– Кино снимают, – вставил свою догадку Анатолий.
– Кино, да не то, шоу, да нехорошоу. – Демин покосился на Егорьевну, она, делая вид, что рассказ ей совсем не интересен, закатив глаза и нажевывая конфеты, уморительно вытянув губы, за которыми, слизывая налипшую конфетную кашицу, метался язык, откинулась на спинку стула. Невозможно было удержаться – и Демин машинально тоже повозил языком и только уж после этого направил его по назначению, чтобы продолжить рассказ. – Догадаться-то я догадался, что это не кино, а спросить… молчу. Слышу, две старушки рядом шепчутся по-нашему: с ума, мол, сошли… Так что оказалось! – Демин мрачно взглянул на Егорьевну, продолжающую самозабвенно крутить во рту языком. – Вечером по телевизору передают: какая-то фокусница, самая большая у них там задира против русских… стихи сочиняет… специально разошлась с мужем, чтобы в патриотических целях выйти замуж за Штефана. Вот как бы, например, – жестом приглашения наклоняясь к Егорьевне и протягивая ладонь, сказал Демин, – вот как бы ты захотела замуж за Петра Первого. Она за своего Штефана Великого, а ты бы, чтобы утереть всем им нос, за нашего Петра Великого. С ними только так и надо. А?
– Придется подумать, – ласково отозвалась Егорьевна.
– Карусель ты моя ненаглядная! – постарался он сказать с грустью. – На все-то ты согласная… жила бы страна родная! Нет, что это все-таки делается – ты можешь ответить? Что надо бабам? Живых мужиков уж совсем ни во что не ставят, каменные, с трехэтажный дом, фигуры им подавай! Что вы в них находите?
Напросился Демин на ответ и незамедлительно его получил:
– Что надо, то и находим.
Самое время было подниматься, и Анатолий стал прощаться. Демин вышел из-за стола и, вытянув голову, поворачивая ее то в сторону Анатолия, то в сторону Егорьевны, топтался, не зная, куда двинуться.
– Посуду мыть, Демушка, посуду! – распорядилась хозяйка, приходя опять в деловое настроение.
Иван Савельевич жил в большом и бойком пригородном поселке, через который проходили две дороги на Байкал: одна из Иркутска делала дугу и возвращалась на накатанный Байкальский тракт, а вторая тянулась больше ста километров на западный берег.

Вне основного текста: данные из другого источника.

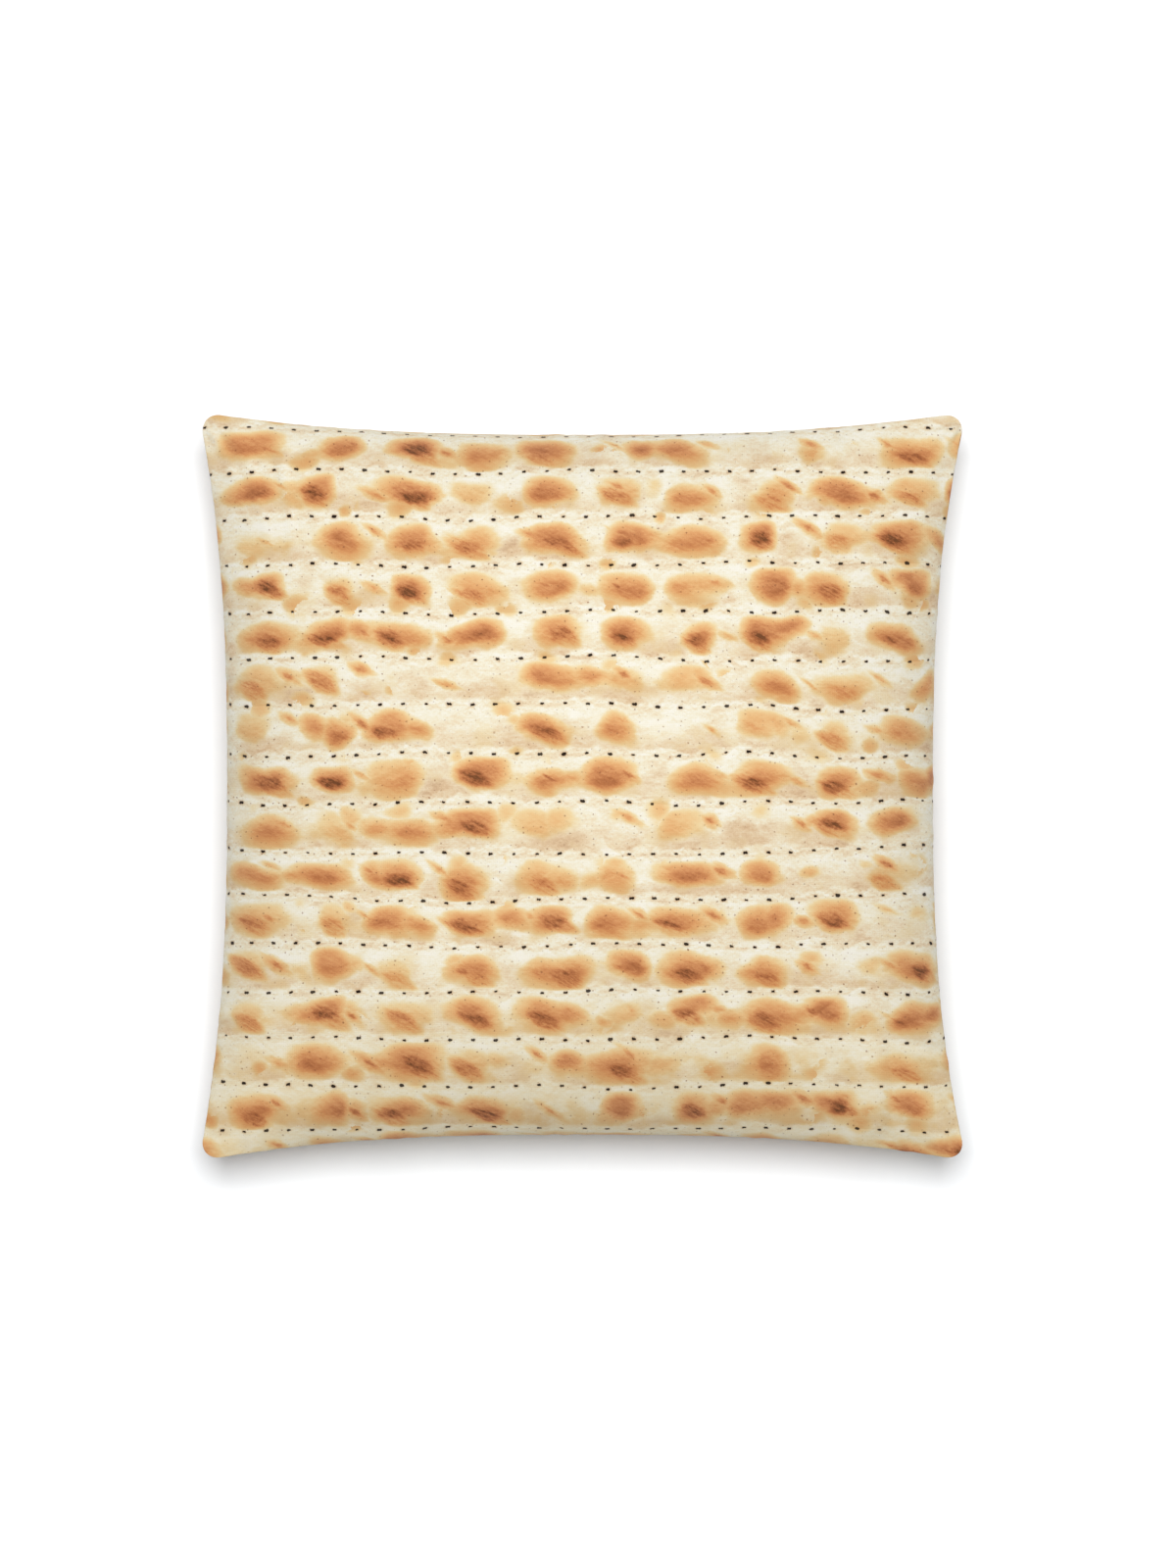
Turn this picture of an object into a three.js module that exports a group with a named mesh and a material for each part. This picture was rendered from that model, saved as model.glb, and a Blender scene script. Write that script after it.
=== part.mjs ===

Дугу эту дачники любили: тут хороший хозяйственный магазин, тут выпекался вкусный хлеб и тут же самосевом пророс небольшой базарчик на площади, откуда южная и западная байкальские дороги расходились в разные стороны. Все, что требовалось для ремонта и огорода, для стола и развлечения, тут и добиралось без толкотни в десять-пятнадцать минут, после чего, сбежав от городской тесноты и светофоров, можно было катить спокойно дальше.
Изба Ивана Савельевича стояла в сторонке, по дороге в пионерский лагерь, давно заброшенный и разграбленный, в редколесной сосновой рощице. Вразброс в ней стояло еще несколько изб с огородами; рощица, потеснившись для них, их же потом и защитила: поселковым сходом решено было для дальнейшего заселения ее закрыть.
Три прямоствольных сосны с высоко задранными ветками гнулись-шумели под ветром и во дворе Ивана Савельевича. А двор всегда был забросан ноздреватыми шишками, которые шли потом в дело для топки самовара. Скотину Иван Савельевич, оставшись в бобылях, давно уже не держал, но по весне привозил с птицефабрики молодок, летом у него были яйца, а по осени мясо. Жил он с Николаем, младшим сыном, а в это лето у них гостила дочь Николая десятилетняя Дуся, девочка, как говорил Иван Савельевич, «на два лица»: то квелая, постоянно зевающая, глядящая вокруг себя пустыми глазами, а то, как по погоде, кудахтистая, что-то наговаривающая и напевающая, играющая роль хозяюшки. Дусю, как и младшего братца ее, мать после развода с Николаем увезла в Ангарск – и вдруг отправила ее к отцу и деду, к их несказанной радости, даже не предупредив. А теперь вот и Светка с ними, которую от беды подальше спрятали, считалось, за высоким забором. Забор из потемневших плах был, но так себе, и кобель сигал через него почем зря, едва перебрав лапы.